Perquisizioni del nucleo di polizia economico finanziaria della guardia di finanza di Roma nell'abitazione del pm di Roma Luca Palamara, indagato per corruzione nell'ambito dell'inchiesta della procura di Perugia. Stando a quanto precisato nel decreto delle perquisizioni, l'ex presidente dell'Anm avrebbe ricevuto nel 2016 40mila euro per facilitare la nomina, mai andata in porto, a procuratore capo di Gela di Giancarlo Longo. Palamara "quale componente del Csm riceveva da Calafiore e Amara la somma pari ad euro 40 mila – si legge – per compiere un atto contrario ai doveri d'ufficio, ovvero agevolare e favorire il medesimo Longo", successivamente arrestato nell'ambito di un'inchiesta per corruzione.
Nel mirino anche il consigliere del Csm Luigi Spina, che, in merito alla vicenda, dichiara: "Ho appreso dai giornali la notizia. Sono molto amareggiato di averlo dovuto apprendere prima dalla stampa che dall'autorità giudiziaria, da cui ho poi avuto riscontro. Sono a disposizione per ogni chiarimento".

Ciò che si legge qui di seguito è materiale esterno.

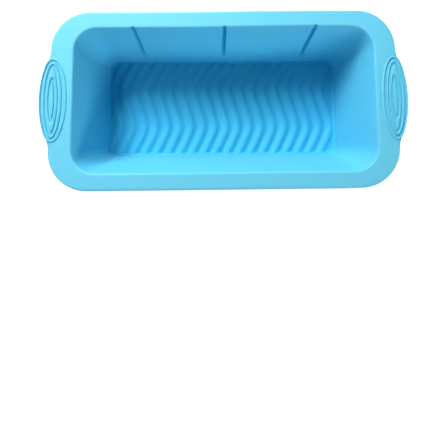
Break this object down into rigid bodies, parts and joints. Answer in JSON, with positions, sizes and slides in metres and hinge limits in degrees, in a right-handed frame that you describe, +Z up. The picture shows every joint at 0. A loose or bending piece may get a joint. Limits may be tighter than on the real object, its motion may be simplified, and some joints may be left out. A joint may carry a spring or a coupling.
{
  "type": "silicone soap mould",
  "caption": "Flexible rectangular loaf mould for soap with a wavy floor, drafted walls, a wide flat flange and a ringed finger pad on the ear at each end.",
  "frame": {"origin": "middle of the underside, on the plane of the floor's outer lands", "axes": "+X along the length towards the right-hand ear, +Y across towards the back wall, +Z up out of the cavity"},
  "size_m": [0.2672, 0.1298, 0.0659],
  "materials": {
    "silicone": "satin"
  },
  "bodies": {
    "root": {"corrugated_base": "silicone", "front_wall": "silicone", "front_wall_ribs": "silicone", "front_left_corner": "silicone", "front_right_corner": "silicone", "back_wall": "silicone", "back_wall_ribs": "silicone", "back_left_corner": "silicone", "back_right_corner": "silicone", "left_wall": "silicone", "right_wall": "silicone", "rim_flange": "silicone", "rim_bead": "silicone", "left_handle_pad": "silicone", "right_handle_pad": "silicone"}
  },
  "joints": []
}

Nel fascicolo sono indagati per corruzione anche l'imprenditore Fabrizio Centofanti e gli avvocati Piero Amara e Giuseppe Calafiore, già al centro dell'inchiesta sulle presunte sentenza pilotate in Consiglio di Stato. Secondo le accuse i tre avrebbero "corrisposto varie e reiterate utilità a Palamara" quando era consigliere del Csm. Le "utilità", si legge nell'avviso di garanzia inviato a Centofanti, consistevano in viaggi, vacanze a beneficio di Palamara e suoi conoscenti. Tra i beni al centro della presunta corruzione anche un anello "del valore di 2 mila euro in favore dell'amica Adele Attisani, essendo Centofanti in rapporti di stretta ed illecita collaborazione e correità con Amara e Calafiore".

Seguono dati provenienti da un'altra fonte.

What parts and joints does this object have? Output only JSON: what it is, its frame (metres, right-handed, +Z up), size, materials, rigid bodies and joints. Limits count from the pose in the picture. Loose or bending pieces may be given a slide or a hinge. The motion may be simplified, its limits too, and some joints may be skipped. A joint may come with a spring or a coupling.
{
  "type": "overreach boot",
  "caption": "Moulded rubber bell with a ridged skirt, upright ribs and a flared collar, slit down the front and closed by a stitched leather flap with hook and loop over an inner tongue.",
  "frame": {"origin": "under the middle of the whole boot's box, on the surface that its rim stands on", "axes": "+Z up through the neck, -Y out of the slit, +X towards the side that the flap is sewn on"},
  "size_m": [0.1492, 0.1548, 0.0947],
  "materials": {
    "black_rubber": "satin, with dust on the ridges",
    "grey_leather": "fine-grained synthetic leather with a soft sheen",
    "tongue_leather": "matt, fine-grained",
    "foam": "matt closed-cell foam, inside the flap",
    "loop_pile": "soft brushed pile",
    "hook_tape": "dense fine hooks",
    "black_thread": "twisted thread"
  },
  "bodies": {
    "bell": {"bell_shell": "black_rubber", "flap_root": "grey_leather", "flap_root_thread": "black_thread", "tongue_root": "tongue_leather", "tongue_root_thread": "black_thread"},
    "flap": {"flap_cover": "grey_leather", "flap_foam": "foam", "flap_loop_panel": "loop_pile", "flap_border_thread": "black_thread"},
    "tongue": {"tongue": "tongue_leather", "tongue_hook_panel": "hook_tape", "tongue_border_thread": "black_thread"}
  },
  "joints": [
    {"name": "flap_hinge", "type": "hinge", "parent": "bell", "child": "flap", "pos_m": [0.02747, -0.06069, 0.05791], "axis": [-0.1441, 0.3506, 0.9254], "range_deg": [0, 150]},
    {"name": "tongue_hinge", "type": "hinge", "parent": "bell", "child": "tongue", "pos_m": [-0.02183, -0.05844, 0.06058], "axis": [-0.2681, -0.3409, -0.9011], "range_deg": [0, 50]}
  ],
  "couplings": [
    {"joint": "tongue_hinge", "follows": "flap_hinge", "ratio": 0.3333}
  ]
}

Secondo i magistrati di Perugia la corruzione sarebbe stata attuata affinché "Palamara mettesse a disposizione, a fronte delle utilità, la sua funzione di membro del Csm, favorendo nomine di capi degli uffici cui erano interessati Amara e Calafiore".
Risulta poi indagato per favoreggiamento e rivelazione del segreto di ufficio il pm di Roma Stefano Rocco Fava. Il magistrato avrebbe, secondo chi indaga, comunicato al collega Palamara alcuni dettagli del fascicolo. Fava "violando i doveri inerenti la sua funzione e abusando della sua qualità, comunicando con Palamara e rispondendo alle sue plurime e incalzanti sollecitazioni – si legge nell'avviso di garanzia – gli rivelava come gli inquirenti fossero giunti a lui, specificandogli che gli accertamenti erano partiti 'dalle carte di credito' dell'imprenditore Centofanti e si erano estesi alle verifiche dei pernottamenti negli alberghi, rivelandogli altresì alcuni retroscena delle indagini".
Fava avrebbe anche mostrato a Palamara l'esposto da lui presentato sul procuratore capo di Roma Giuseppe Pignatone e il procuratore aggiunto Paolo Ielo per presunti comportamenti scorretti nell'indagine su Piero Amara.